─── RECORDED INFORMATION ───
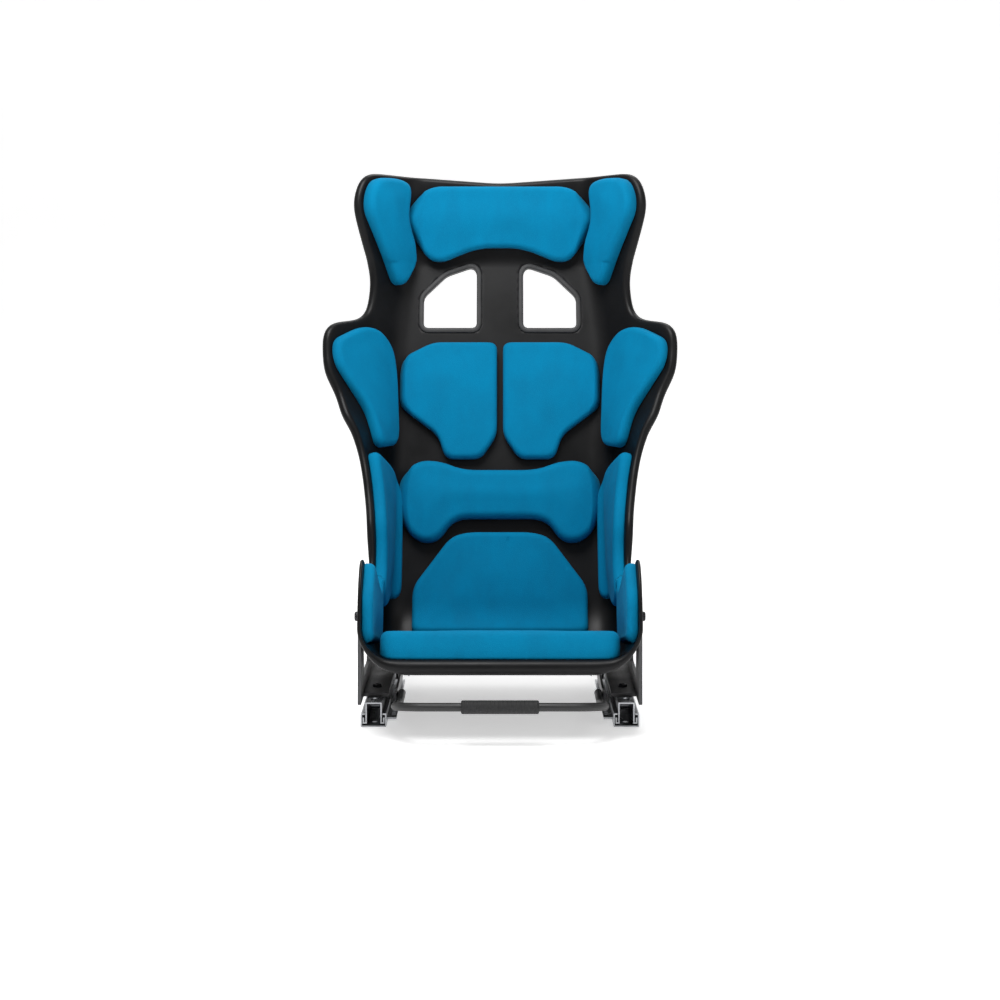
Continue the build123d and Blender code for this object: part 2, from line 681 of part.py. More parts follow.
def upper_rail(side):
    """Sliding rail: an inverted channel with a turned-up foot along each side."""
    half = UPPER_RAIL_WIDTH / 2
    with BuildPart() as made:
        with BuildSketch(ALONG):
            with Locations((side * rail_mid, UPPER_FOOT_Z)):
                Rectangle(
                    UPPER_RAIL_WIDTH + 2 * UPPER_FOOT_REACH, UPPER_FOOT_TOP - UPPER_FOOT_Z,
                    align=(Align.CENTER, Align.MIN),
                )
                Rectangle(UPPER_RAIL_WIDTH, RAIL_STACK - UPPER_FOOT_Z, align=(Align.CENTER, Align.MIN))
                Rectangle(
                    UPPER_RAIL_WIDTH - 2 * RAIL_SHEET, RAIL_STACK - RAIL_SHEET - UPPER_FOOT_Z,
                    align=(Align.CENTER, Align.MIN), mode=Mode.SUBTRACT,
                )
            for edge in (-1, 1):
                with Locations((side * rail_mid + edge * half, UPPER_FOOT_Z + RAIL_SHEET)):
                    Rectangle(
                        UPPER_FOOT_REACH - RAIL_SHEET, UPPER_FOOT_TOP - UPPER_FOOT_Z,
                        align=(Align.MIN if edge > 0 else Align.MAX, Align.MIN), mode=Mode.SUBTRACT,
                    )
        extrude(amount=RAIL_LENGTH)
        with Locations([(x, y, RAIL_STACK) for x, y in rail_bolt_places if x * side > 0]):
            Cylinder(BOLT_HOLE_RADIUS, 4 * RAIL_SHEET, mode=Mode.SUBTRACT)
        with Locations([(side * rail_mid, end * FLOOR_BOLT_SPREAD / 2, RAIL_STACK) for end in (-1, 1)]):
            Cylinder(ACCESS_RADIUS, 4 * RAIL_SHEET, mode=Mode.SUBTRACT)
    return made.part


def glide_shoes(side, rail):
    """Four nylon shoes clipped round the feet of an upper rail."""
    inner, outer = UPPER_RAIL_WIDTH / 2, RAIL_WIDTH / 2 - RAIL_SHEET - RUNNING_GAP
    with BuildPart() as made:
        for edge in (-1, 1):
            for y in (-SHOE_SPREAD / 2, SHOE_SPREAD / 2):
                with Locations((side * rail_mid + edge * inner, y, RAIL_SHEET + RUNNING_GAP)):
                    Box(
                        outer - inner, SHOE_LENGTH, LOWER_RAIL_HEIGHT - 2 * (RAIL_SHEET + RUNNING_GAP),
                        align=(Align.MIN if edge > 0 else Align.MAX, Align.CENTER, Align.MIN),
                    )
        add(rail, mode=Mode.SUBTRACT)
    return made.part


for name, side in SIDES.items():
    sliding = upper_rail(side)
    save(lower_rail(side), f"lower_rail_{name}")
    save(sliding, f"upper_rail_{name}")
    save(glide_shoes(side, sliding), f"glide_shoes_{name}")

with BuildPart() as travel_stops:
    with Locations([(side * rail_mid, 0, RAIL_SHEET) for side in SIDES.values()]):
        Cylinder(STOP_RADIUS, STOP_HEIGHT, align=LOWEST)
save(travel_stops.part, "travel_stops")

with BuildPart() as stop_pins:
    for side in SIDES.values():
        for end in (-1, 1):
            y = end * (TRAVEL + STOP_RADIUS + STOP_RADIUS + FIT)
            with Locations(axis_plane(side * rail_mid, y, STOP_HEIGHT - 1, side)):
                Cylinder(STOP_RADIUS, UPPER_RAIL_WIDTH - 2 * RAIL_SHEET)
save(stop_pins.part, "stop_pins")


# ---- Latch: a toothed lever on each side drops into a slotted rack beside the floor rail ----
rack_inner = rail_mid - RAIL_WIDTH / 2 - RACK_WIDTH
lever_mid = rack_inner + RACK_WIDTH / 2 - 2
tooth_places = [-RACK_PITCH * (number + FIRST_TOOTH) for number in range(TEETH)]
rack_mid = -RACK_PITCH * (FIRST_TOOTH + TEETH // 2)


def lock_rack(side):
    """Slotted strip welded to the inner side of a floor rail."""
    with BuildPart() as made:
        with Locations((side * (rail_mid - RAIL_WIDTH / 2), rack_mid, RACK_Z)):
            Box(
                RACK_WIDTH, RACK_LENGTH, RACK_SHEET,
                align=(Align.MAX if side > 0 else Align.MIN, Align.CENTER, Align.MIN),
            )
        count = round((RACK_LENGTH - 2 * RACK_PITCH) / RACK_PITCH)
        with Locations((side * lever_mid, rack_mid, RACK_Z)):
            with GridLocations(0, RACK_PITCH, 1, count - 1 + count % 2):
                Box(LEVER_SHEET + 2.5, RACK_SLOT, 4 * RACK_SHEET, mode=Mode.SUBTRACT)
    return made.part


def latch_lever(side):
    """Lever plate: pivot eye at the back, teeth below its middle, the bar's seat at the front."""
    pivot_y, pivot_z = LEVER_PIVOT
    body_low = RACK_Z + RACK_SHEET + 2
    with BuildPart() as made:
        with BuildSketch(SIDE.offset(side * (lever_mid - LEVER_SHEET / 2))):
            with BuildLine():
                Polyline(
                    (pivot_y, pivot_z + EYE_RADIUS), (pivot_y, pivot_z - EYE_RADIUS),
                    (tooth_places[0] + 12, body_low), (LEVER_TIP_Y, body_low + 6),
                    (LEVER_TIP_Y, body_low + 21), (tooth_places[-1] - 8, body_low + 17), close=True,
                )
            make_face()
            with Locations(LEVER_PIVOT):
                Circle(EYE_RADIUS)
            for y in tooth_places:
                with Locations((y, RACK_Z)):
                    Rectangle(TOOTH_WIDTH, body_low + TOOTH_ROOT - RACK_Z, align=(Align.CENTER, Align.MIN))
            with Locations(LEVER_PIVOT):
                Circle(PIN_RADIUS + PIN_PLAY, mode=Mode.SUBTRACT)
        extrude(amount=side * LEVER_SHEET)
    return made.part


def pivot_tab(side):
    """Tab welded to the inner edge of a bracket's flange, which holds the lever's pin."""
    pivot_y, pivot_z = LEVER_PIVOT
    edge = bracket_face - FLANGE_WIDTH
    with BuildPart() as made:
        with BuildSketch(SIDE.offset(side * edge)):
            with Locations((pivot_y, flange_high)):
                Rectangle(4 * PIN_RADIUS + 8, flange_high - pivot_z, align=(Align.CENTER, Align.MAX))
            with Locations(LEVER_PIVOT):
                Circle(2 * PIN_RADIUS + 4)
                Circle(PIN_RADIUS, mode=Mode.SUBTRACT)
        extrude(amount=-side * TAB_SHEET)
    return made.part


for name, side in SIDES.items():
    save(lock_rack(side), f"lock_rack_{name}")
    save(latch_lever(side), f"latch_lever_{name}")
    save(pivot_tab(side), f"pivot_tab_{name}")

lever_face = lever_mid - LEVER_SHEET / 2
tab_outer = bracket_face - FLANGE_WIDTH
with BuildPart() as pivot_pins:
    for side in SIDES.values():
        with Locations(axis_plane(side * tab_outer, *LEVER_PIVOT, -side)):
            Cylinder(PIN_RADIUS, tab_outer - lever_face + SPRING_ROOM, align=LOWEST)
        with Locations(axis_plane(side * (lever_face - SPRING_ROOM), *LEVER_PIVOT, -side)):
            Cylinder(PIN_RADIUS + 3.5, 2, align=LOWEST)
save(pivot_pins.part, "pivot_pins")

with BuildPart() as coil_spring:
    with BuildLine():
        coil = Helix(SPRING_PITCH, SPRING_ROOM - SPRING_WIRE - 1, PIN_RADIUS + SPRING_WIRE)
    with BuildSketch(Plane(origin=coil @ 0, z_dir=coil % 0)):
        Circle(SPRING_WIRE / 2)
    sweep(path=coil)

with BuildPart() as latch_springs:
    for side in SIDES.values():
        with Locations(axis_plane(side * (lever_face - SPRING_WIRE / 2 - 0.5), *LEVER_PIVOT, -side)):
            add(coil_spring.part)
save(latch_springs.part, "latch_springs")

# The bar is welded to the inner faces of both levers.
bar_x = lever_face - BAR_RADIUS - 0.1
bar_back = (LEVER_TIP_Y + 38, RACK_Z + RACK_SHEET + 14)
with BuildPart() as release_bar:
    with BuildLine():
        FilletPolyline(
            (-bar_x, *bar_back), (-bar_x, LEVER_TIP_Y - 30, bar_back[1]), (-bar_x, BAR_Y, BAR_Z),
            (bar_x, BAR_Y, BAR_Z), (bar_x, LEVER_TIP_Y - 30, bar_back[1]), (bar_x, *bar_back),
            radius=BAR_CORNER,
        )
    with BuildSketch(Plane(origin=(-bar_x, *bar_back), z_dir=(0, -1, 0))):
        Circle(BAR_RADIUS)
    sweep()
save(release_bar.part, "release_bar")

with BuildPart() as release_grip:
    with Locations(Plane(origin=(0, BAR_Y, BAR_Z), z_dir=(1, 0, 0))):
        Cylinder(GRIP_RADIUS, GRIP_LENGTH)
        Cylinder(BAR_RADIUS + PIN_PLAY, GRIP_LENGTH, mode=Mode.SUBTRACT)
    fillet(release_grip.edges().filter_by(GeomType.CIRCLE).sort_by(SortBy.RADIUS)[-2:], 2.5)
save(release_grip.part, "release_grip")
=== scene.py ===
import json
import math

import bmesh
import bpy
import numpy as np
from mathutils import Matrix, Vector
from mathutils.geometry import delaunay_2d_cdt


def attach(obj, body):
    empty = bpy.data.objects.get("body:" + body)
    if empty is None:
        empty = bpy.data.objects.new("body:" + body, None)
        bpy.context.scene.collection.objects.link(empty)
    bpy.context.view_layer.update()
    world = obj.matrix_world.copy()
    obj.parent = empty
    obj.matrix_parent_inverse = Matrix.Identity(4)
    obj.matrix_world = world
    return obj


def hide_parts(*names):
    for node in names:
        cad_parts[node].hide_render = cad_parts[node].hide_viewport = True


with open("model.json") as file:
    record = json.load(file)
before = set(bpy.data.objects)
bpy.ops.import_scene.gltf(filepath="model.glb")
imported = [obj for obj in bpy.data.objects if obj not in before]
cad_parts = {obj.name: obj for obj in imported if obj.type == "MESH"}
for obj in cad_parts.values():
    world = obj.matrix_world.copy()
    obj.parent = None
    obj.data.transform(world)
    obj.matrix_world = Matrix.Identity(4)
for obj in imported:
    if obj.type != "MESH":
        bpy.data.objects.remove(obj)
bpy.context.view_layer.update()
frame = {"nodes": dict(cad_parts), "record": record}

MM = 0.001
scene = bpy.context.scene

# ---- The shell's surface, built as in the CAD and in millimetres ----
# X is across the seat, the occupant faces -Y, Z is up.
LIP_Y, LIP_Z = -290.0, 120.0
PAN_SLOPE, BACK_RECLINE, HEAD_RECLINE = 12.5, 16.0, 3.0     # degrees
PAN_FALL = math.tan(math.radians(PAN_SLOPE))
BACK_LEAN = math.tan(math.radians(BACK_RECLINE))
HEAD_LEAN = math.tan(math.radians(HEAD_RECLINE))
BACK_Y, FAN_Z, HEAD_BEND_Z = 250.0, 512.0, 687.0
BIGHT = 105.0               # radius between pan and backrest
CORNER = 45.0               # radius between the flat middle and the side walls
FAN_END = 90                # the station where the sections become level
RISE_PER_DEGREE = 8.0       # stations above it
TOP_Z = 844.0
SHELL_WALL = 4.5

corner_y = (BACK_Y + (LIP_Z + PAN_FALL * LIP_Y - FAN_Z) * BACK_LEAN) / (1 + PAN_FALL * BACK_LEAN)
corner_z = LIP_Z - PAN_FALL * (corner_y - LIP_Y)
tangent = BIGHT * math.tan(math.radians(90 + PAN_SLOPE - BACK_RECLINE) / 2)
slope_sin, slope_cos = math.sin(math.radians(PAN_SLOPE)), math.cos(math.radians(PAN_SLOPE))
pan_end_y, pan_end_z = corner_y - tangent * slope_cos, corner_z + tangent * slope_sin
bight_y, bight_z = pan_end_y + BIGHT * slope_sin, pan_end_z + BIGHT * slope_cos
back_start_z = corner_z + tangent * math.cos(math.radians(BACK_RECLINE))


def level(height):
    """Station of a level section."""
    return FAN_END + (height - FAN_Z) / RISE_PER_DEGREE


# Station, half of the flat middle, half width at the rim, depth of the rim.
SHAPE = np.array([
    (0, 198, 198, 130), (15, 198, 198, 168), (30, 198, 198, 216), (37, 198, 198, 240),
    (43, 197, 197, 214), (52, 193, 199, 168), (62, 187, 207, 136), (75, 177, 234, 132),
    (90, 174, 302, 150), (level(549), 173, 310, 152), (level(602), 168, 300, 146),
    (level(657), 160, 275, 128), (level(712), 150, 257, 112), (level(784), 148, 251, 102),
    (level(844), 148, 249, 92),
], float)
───
■ WORK INSTRUCTIONS: Write out exactly the lines running from the line containing "sweep(path=coil)" to the line containing "before = set(bpy.data.objects)", with both of those lines included.

■ ANSWER FOR THE TASK:
    sweep(path=coil)

with BuildPart() as latch_springs:
    for side in SIDES.values():
        with Locations(axis_plane(side * (lever_face - SPRING_WIRE / 2 - 0.5), *LEVER_PIVOT, -side)):
            add(coil_spring.part)
save(latch_springs.part, "latch_springs")

# The bar is welded to the inner faces of both levers.
bar_x = lever_face - BAR_RADIUS - 0.1
bar_back = (LEVER_TIP_Y + 38, RACK_Z + RACK_SHEET + 14)
with BuildPart() as release_bar:
    with BuildLine():
        FilletPolyline(
            (-bar_x, *bar_back), (-bar_x, LEVER_TIP_Y - 30, bar_back[1]), (-bar_x, BAR_Y, BAR_Z),
            (bar_x, BAR_Y, BAR_Z), (bar_x, LEVER_TIP_Y - 30, bar_back[1]), (bar_x, *bar_back),
            radius=BAR_CORNER,
        )
    with BuildSketch(Plane(origin=(-bar_x, *bar_back), z_dir=(0, -1, 0))):
        Circle(BAR_RADIUS)
    sweep()
save(release_bar.part, "release_bar")

with BuildPart() as release_grip:
    with Locations(Plane(origin=(0, BAR_Y, BAR_Z), z_dir=(1, 0, 0))):
        Cylinder(GRIP_RADIUS, GRIP_LENGTH)
        Cylinder(BAR_RADIUS + PIN_PLAY, GRIP_LENGTH, mode=Mode.SUBTRACT)
    fillet(release_grip.edges().filter_by(GeomType.CIRCLE).sort_by(SortBy.RADIUS)[-2:], 2.5)
save(release_grip.part, "release_grip")
=== scene.py ===
import json
import math

import bmesh
import bpy
import numpy as np
from mathutils import Matrix, Vector
from mathutils.geometry import delaunay_2d_cdt


def attach(obj, body):
    empty = bpy.data.objects.get("body:" + body)
    if empty is None:
        empty = bpy.data.objects.new("body:" + body, None)
        bpy.context.scene.collection.objects.link(empty)
    bpy.context.view_layer.update()
    world = obj.matrix_world.copy()
    obj.parent = empty
    obj.matrix_parent_inverse = Matrix.Identity(4)
    obj.matrix_world = world
    return obj


def hide_parts(*names):
    for node in names:
        cad_parts[node].hide_render = cad_parts[node].hide_viewport = True


with open("model.json") as file:
    record = json.load(file)
before = set(bpy.data.objects)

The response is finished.